● **Given exercise**
Find the lines containing "their" and say how many there are, with no other words.

———

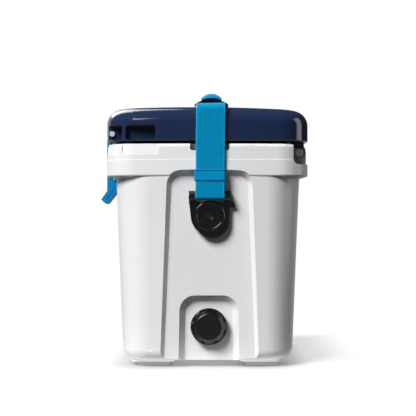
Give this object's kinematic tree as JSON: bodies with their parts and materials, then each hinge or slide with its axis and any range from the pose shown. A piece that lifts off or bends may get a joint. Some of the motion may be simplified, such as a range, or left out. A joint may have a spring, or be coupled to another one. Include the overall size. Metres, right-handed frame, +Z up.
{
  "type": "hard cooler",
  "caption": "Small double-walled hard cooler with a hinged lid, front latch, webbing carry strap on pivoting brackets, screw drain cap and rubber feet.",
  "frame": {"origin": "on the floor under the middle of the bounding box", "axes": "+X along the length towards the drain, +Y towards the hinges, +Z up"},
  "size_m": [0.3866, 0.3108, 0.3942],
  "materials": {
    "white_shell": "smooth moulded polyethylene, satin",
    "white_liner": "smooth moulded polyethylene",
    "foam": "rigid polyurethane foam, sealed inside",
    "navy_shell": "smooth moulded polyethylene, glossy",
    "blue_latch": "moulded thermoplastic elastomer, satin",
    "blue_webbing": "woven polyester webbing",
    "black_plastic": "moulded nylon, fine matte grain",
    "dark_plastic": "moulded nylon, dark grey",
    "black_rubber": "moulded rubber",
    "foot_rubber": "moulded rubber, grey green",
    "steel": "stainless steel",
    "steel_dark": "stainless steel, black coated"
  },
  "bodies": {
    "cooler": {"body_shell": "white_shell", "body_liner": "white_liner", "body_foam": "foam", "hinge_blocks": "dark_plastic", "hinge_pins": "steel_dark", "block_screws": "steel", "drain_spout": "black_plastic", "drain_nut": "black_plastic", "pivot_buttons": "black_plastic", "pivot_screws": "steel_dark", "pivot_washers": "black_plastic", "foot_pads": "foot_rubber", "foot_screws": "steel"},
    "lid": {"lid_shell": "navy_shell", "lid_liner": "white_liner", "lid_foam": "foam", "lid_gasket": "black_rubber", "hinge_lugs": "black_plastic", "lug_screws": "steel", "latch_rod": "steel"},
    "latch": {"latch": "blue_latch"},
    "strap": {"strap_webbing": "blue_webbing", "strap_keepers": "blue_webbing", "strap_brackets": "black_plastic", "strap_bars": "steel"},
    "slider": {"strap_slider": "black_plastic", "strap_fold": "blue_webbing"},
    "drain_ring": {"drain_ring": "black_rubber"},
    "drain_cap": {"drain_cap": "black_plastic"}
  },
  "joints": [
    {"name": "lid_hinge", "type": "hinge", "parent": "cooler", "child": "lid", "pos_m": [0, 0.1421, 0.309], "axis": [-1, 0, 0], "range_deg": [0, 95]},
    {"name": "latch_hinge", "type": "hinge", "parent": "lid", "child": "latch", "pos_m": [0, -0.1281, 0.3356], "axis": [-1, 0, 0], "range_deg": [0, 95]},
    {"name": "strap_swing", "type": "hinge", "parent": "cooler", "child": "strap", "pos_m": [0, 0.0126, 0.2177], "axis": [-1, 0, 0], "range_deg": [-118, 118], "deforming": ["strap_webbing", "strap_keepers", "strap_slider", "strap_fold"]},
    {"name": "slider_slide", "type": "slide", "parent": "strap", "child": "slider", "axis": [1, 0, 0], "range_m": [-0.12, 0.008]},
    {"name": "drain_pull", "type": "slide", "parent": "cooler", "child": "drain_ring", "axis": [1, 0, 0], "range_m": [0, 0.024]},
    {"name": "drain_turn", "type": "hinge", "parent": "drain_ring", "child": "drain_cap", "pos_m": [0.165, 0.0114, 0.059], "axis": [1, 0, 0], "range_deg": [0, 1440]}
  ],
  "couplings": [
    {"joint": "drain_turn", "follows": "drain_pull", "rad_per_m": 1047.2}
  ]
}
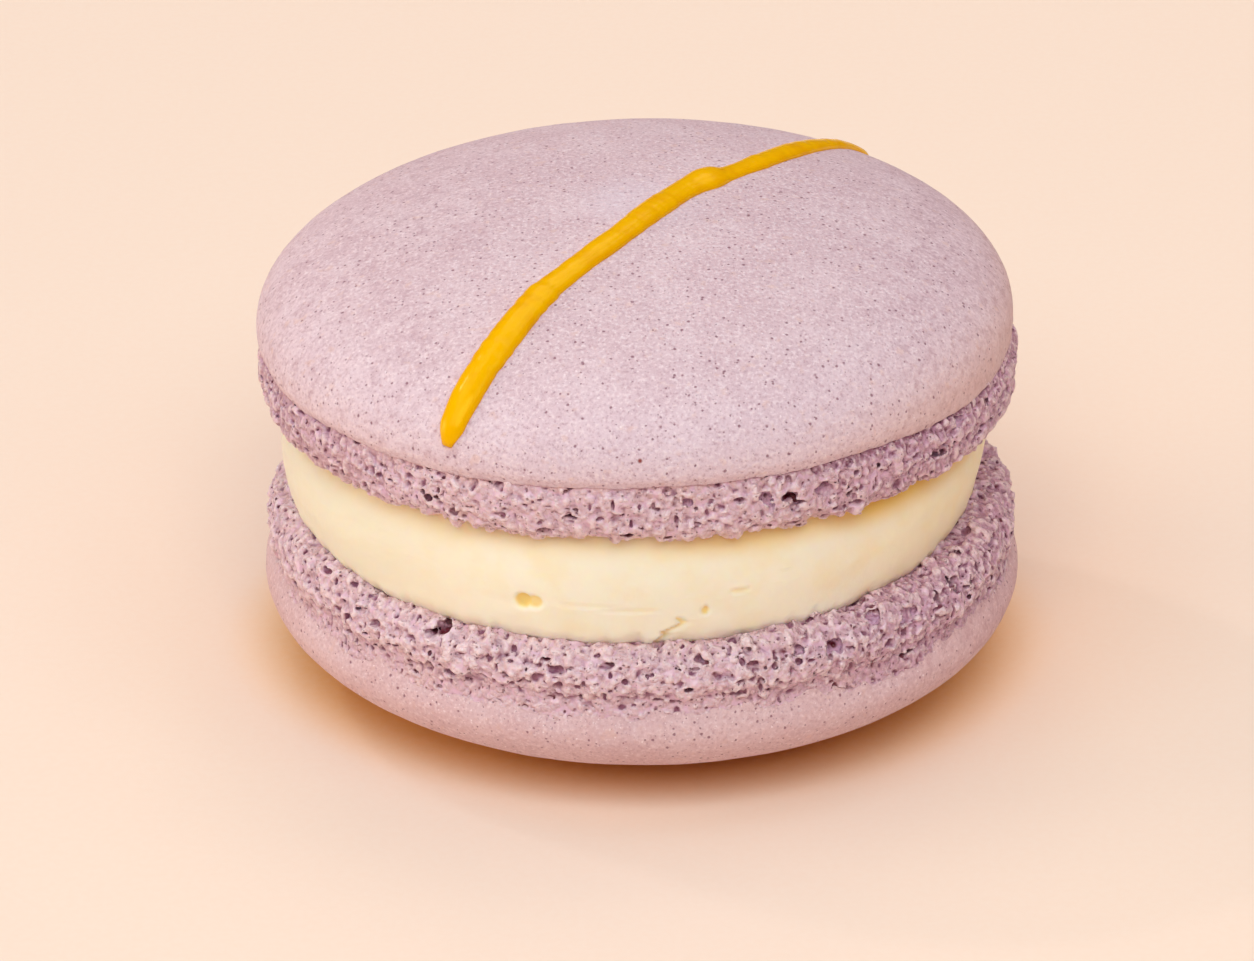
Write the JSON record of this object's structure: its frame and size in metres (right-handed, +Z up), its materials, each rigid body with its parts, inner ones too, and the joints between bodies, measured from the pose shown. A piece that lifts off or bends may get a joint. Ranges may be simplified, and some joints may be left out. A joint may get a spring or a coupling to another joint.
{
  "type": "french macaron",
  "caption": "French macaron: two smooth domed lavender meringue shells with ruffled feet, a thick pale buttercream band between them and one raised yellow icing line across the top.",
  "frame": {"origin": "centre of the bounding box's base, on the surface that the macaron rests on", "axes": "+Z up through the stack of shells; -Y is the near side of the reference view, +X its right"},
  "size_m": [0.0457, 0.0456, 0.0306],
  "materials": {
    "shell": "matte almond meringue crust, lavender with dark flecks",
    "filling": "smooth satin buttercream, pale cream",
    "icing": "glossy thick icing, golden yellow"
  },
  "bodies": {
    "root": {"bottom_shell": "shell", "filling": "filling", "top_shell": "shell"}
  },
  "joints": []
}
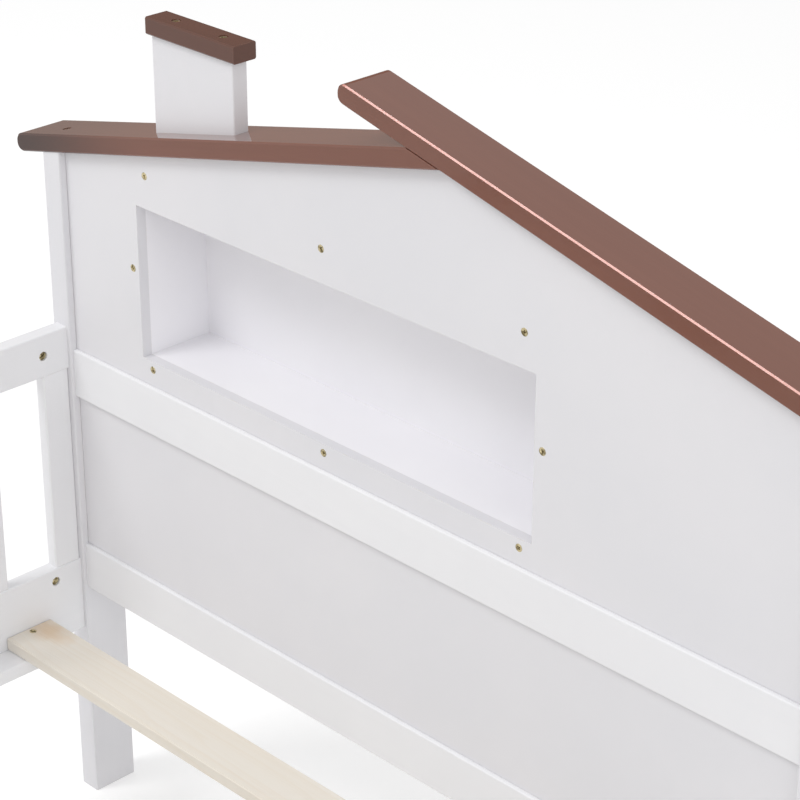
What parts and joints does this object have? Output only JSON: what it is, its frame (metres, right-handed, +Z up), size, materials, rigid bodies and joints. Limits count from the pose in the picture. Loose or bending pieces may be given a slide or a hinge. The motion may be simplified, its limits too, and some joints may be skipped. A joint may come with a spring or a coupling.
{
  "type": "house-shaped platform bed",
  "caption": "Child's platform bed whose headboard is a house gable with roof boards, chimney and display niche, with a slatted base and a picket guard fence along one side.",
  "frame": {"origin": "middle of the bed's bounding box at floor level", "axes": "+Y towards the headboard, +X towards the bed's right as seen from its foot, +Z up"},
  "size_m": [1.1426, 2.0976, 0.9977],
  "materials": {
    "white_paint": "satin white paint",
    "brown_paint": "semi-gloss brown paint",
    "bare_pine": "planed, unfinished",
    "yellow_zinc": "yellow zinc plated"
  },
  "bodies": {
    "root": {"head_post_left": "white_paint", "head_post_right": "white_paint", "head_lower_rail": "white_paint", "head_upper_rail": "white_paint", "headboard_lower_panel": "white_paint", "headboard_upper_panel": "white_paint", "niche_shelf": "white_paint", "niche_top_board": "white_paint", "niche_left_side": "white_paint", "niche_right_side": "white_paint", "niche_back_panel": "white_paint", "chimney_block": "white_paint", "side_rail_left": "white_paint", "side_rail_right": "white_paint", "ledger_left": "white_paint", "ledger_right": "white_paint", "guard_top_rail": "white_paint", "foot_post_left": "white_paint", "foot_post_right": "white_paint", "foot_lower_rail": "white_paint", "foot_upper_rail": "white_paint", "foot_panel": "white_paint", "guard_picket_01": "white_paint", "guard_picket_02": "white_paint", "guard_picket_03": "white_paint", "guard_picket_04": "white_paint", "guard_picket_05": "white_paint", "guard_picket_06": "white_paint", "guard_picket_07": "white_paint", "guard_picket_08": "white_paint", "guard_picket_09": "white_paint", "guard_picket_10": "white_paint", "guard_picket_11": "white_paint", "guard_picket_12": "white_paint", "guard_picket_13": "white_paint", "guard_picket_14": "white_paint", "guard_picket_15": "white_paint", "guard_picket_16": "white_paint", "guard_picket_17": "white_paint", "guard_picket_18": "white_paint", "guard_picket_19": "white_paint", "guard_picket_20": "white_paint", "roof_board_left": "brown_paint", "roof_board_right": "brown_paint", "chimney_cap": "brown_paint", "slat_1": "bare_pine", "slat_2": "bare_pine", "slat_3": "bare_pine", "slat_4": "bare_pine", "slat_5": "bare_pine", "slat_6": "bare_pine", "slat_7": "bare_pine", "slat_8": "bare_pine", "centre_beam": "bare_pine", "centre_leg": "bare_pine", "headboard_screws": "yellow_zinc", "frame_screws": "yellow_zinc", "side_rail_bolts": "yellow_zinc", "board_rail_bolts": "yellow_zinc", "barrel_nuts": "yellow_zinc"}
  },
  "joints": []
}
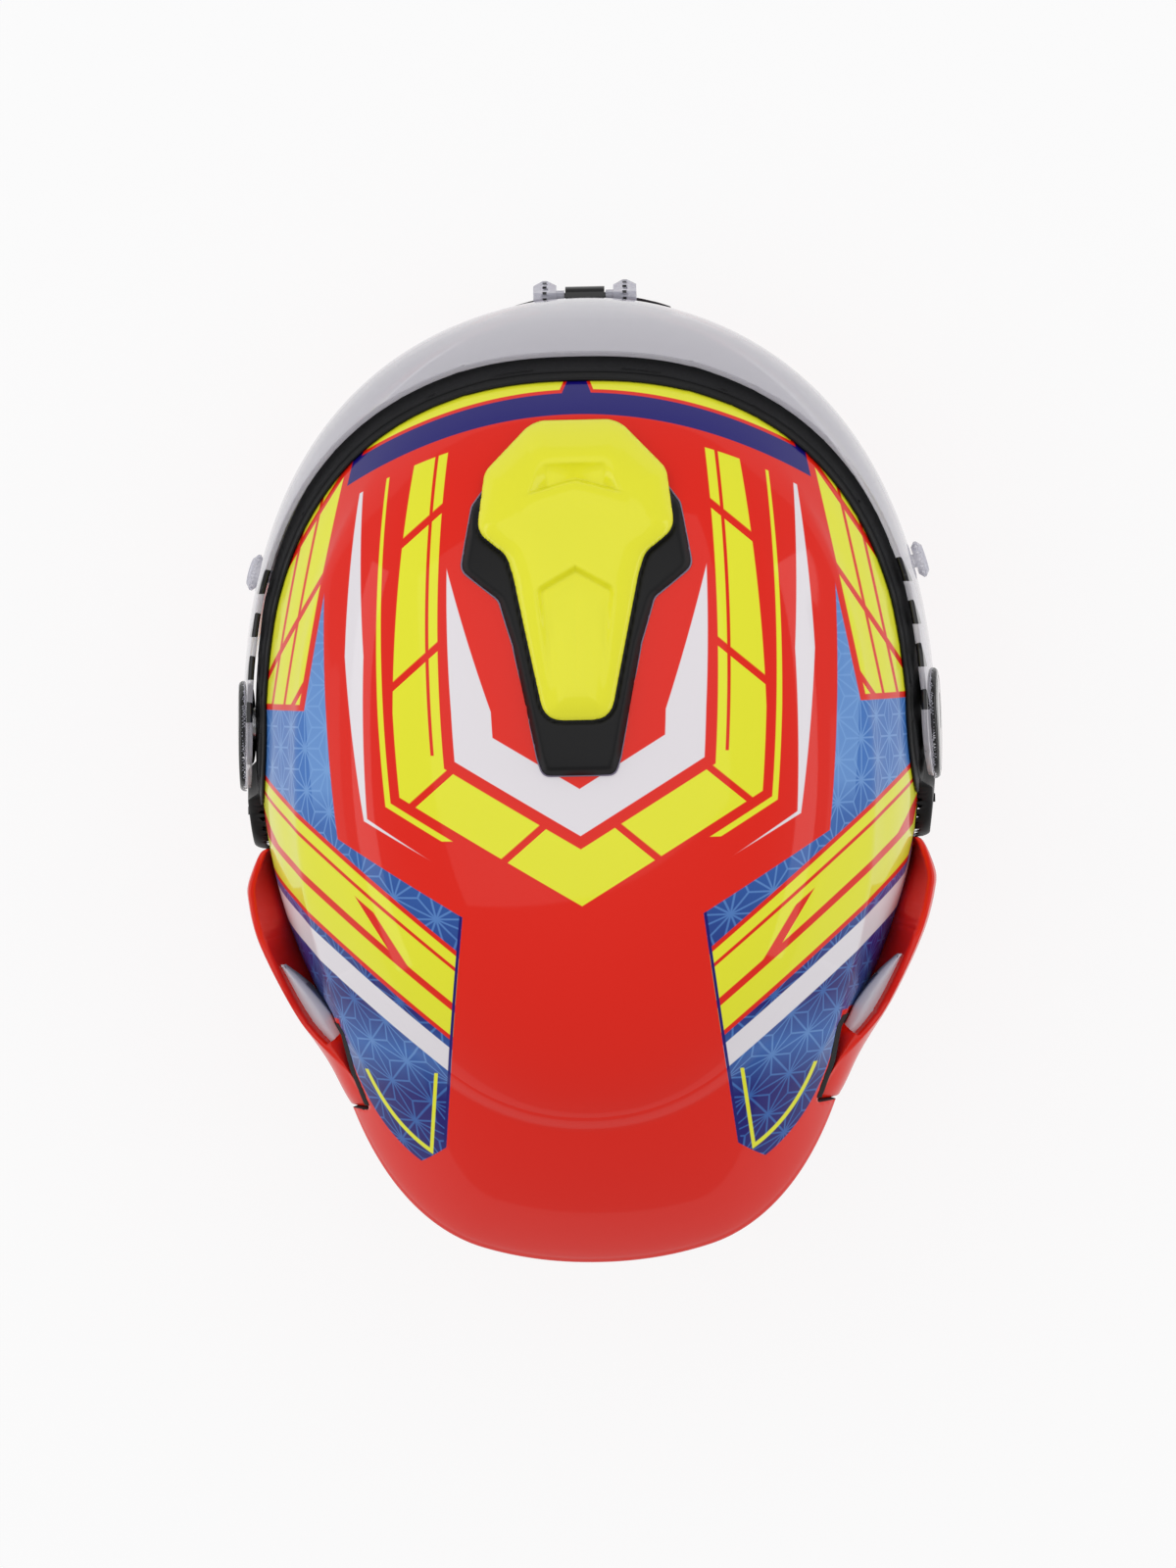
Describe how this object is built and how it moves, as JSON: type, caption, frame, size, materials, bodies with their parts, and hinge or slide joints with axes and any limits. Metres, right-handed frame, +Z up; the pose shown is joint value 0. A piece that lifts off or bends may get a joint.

———

● **Answer for the task**
2